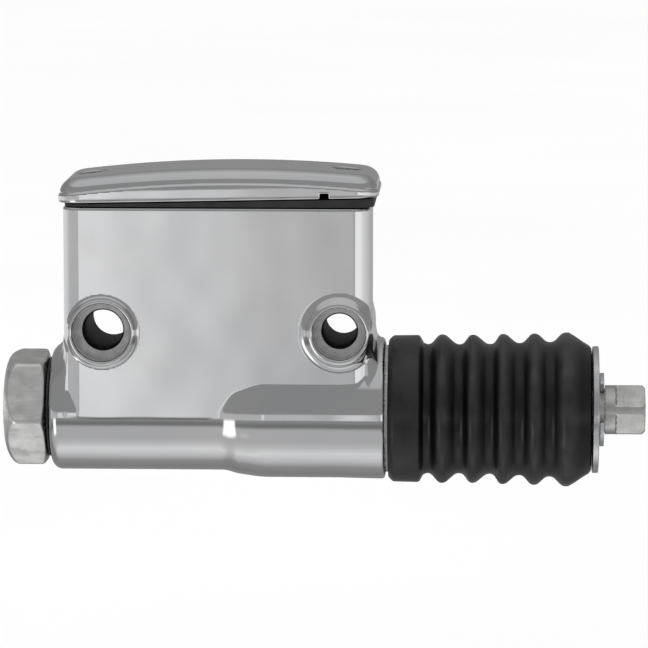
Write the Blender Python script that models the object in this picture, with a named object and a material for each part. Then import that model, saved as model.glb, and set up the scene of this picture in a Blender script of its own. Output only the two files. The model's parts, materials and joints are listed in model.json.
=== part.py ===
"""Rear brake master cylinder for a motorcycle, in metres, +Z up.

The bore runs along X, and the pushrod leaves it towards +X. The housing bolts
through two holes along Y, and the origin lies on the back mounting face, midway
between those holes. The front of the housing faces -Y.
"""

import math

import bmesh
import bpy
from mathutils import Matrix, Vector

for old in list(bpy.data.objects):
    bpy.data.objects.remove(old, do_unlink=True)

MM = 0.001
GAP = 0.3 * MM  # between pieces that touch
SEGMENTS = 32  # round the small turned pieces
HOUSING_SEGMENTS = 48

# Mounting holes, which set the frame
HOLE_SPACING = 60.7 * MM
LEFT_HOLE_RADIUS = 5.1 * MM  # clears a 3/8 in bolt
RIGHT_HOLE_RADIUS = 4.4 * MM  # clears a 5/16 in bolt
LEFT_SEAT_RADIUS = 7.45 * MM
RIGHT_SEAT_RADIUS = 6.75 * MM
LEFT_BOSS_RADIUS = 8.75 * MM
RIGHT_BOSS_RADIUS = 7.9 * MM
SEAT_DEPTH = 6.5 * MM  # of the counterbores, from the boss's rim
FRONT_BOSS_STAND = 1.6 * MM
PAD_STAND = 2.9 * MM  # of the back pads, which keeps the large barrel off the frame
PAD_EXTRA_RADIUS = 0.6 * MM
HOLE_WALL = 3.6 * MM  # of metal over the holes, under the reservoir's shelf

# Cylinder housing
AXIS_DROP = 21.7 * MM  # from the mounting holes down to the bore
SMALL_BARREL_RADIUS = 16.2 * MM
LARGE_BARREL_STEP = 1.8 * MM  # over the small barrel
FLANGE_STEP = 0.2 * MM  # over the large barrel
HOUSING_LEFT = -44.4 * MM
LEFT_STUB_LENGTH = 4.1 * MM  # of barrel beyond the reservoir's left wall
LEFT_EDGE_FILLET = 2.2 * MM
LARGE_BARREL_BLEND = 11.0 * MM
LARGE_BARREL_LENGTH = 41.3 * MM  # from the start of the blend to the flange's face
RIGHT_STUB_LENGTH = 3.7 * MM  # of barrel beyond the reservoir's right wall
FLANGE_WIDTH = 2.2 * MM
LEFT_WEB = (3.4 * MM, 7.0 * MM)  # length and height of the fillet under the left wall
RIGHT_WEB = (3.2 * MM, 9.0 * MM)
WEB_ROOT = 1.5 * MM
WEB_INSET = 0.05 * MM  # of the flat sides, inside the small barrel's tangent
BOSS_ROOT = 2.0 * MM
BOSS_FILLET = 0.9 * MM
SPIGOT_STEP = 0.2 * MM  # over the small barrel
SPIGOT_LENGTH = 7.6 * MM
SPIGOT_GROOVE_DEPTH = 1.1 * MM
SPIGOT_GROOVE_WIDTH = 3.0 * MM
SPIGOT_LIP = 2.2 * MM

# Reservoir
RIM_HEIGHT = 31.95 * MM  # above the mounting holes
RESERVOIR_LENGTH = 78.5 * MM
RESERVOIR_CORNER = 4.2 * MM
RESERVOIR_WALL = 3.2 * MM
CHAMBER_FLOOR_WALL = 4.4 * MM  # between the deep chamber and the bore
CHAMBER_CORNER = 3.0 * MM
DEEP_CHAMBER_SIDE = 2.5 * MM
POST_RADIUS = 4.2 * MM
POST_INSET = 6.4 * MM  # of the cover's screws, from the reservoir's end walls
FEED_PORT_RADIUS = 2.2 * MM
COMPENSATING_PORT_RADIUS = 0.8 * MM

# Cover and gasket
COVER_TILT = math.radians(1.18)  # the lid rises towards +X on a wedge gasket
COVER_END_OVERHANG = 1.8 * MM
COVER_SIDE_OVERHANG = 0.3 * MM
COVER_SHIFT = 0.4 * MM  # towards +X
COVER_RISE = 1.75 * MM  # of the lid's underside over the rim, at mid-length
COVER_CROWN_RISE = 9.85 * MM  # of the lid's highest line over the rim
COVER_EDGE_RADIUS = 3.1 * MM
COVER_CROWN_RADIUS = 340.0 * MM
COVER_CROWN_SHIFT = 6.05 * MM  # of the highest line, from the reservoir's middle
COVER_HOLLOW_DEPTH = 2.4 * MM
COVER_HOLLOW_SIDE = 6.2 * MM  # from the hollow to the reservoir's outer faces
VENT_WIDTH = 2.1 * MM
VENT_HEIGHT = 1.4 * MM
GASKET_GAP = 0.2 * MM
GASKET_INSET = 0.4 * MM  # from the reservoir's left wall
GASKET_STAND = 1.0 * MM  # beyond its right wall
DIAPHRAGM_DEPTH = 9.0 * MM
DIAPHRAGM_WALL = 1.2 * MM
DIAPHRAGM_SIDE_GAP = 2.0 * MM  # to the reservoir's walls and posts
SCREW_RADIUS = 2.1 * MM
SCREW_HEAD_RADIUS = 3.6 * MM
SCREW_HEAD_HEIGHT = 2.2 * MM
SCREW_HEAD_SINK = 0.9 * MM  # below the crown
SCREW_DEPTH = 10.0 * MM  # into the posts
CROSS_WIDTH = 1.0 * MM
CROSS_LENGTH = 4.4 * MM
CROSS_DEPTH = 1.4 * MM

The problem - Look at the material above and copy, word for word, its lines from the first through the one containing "metres, +Z up.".

Exercise response -
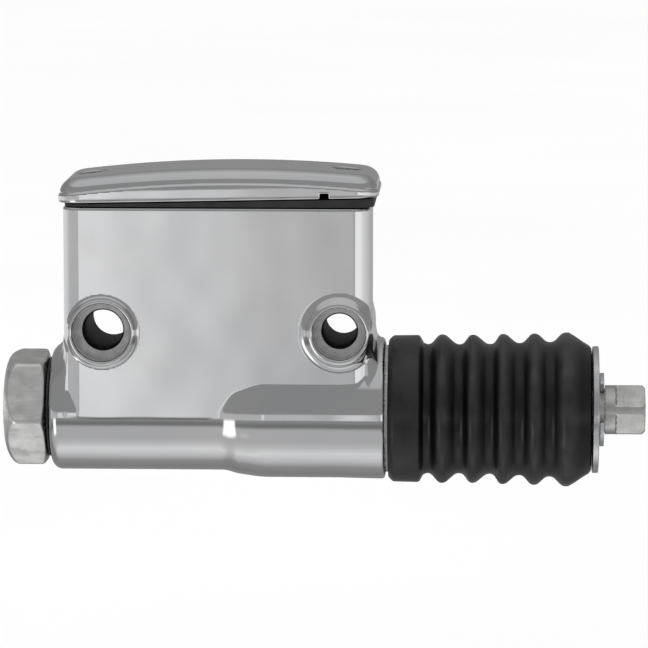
Write the Blender Python script that models the object in this picture, with a named object and a material for each part. Then import that model, saved as model.glb, and set up the scene of this picture in a Blender script of its own. Output only the two files. The model's parts, materials and joints are listed in model.json.
=== part.py ===
"""Rear brake master cylinder for a motorcycle, in metres, +Z up.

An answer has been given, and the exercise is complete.